Stated goal
Write out all lines holding the word "parts".

Data excerpts

▬▬▬▬▬▬

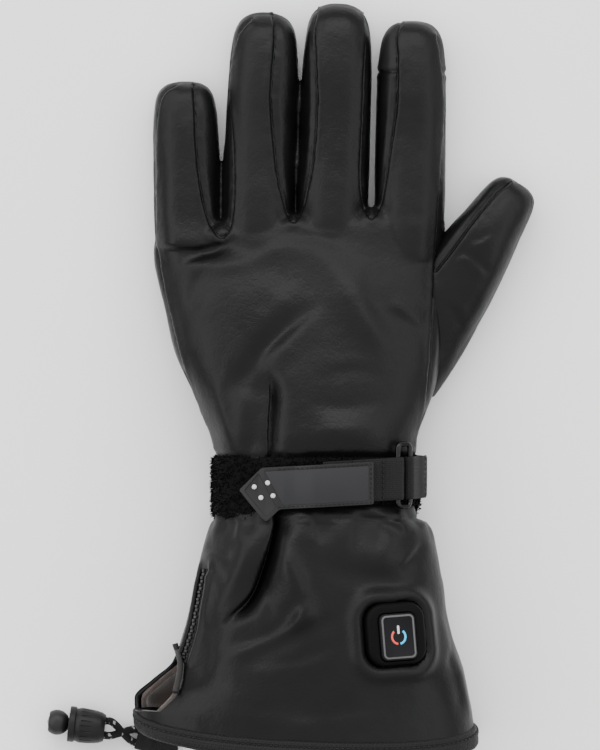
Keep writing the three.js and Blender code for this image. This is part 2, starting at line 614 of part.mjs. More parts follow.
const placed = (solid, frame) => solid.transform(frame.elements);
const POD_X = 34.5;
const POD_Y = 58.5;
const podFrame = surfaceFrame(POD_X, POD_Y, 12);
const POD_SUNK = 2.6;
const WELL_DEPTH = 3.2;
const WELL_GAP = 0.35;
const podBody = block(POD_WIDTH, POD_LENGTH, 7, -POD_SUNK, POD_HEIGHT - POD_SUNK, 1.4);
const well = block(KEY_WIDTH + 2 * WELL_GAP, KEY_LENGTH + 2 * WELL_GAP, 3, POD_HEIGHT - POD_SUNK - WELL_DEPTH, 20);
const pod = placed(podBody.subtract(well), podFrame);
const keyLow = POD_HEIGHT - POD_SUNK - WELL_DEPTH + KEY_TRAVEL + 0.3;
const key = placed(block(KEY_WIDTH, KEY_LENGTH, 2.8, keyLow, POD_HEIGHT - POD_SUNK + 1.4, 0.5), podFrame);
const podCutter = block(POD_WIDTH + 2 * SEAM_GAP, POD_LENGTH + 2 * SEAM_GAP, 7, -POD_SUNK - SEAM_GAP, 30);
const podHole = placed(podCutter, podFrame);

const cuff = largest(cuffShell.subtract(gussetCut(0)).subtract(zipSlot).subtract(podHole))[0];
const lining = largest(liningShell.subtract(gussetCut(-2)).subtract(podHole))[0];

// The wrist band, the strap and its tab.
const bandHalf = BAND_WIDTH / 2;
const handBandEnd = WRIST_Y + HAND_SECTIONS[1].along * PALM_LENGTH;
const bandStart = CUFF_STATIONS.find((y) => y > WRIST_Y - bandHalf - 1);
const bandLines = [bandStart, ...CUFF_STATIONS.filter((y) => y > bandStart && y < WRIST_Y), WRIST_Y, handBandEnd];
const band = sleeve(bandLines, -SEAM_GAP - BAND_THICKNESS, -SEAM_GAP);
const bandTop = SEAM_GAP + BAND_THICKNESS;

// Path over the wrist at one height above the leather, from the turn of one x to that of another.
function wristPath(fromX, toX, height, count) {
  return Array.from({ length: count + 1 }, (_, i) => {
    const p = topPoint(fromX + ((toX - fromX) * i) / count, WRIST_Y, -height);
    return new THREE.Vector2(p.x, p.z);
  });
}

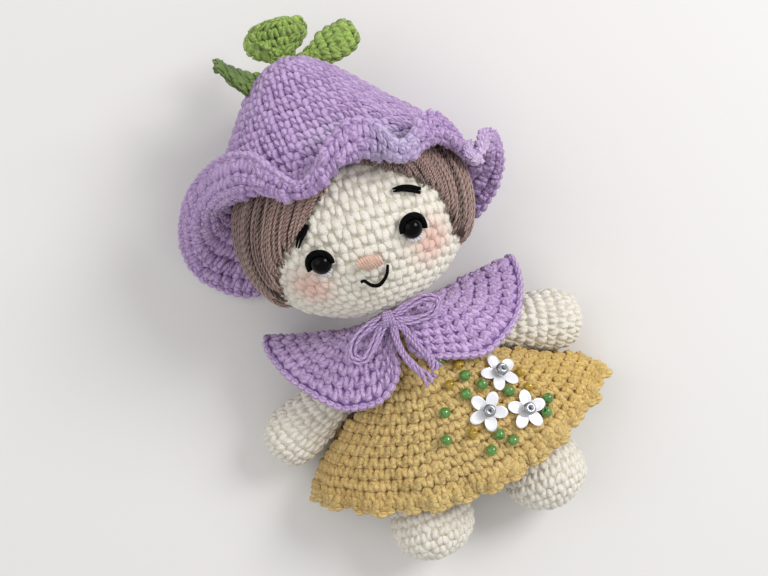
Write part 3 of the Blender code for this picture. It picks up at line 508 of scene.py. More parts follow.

▬▬▬▬▬▬

Expected answer
Keep writing the three.js and Blender code for this image. This is part 2, starting at line 614 of part.mjs. More parts follow.
Write part 3 of the Blender code for this picture. It picks up at line 508 of scene.py. More parts follow.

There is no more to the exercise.